REPUBLIKA.CO.ID, JAKARTA -- Direktorat Tindak Pidana Siber Badan Reserse Kriminal Polri menyatakan tersangka C (32) yang memperjualbelikan nomor induk kependudukan (NIK) tidak mendapatkan data itu dengan membobol sistem kependudukan dan pencatatan sipil. C mendapatkan data NIK dari tersangka I yang masih buron
"Hasil keterangan tersangka itu tidak didapatkan bahwa yang bersangkutan mendapatkan dari hasil intercept terhadap sistem yang ada di Dukcapil," tutur Wakil Direktur Tindak Pidana Siber Bareskrim Polri Kombes Pol Asep Safrudin dalam konferensi pers di Gedung Mabes Polri, Jakarta, Kamis (15/8).
Tersangka mendapatkan jutaan data meliputi nama lengkap, nomor telepon genggam, alamat, nomor induk kependudukan, nomor KK, rekening bank, nomor kartu kredit dan data pribadi lainnya dari sumber berinisial I yang masih dalam pengejaran. "Yang jelas mereka tidak melakukan akses ilegal terhadap sistem yang ada di Dukcapil," tutur Asep.
Dalam kesempatan itu, Direktur Jenderal Dukcapil Kemendagri Zudan Arif Fakrulloh menegaskan, data kependudukan dijaga dengan sistem berlapis untuk menjaga keamanan. "Ini perlu kami tegaskan Alhamdulillah sistem kami terjaga dan tidak di-intercept. Data kami terjaga rapi dengan pengamanan fisik maupun sistem," ujar Zudan.

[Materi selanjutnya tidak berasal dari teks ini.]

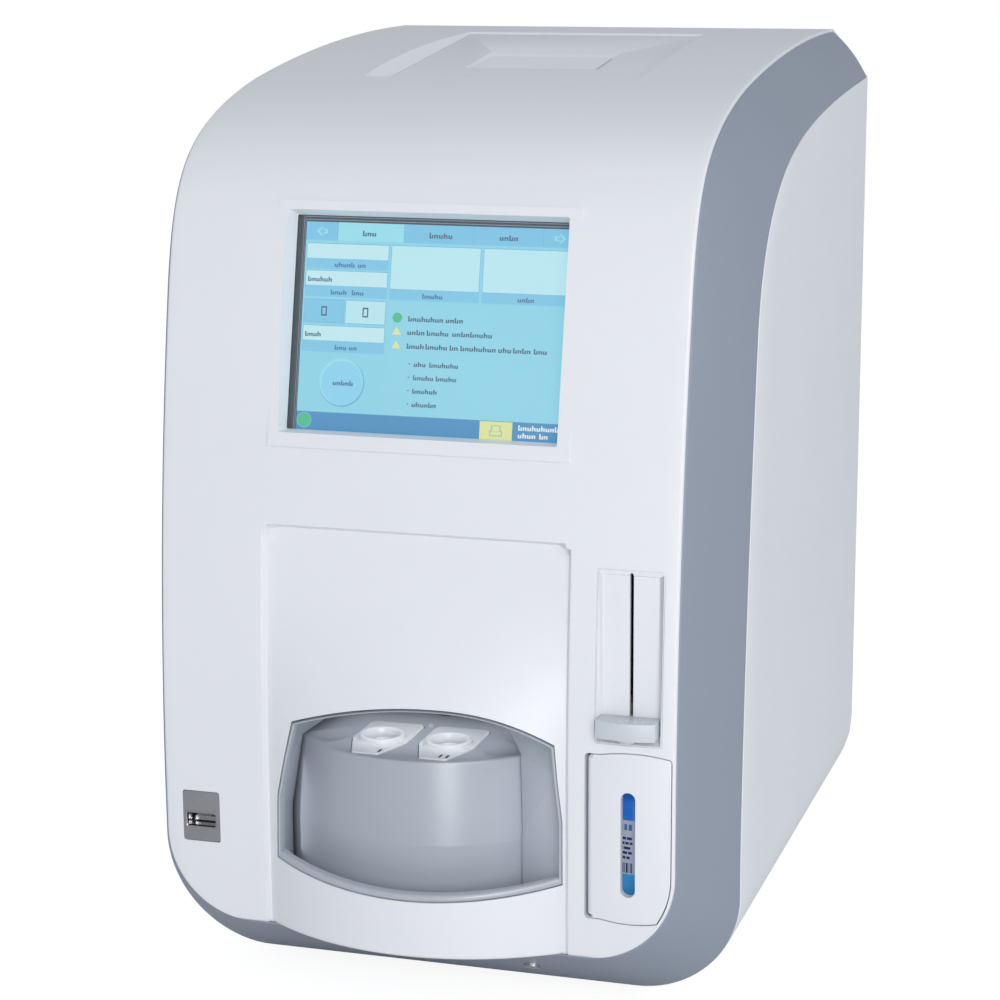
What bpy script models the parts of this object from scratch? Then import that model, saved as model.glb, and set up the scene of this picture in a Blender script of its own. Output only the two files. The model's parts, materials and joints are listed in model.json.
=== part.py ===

Ia pun mengimbau masyarakat tidak mudah membagikan data kependudukan dan data pribadi lainnya sebelum memastikan pemanfaatan data itu. "Terutama sekarang fintech yang meminta data, yang kemudian bisa disalahgunakan. Fintech-fintech harus diketahui betul yang meminta data itu harus yang sudah berizin di OJK," ujar Zudan.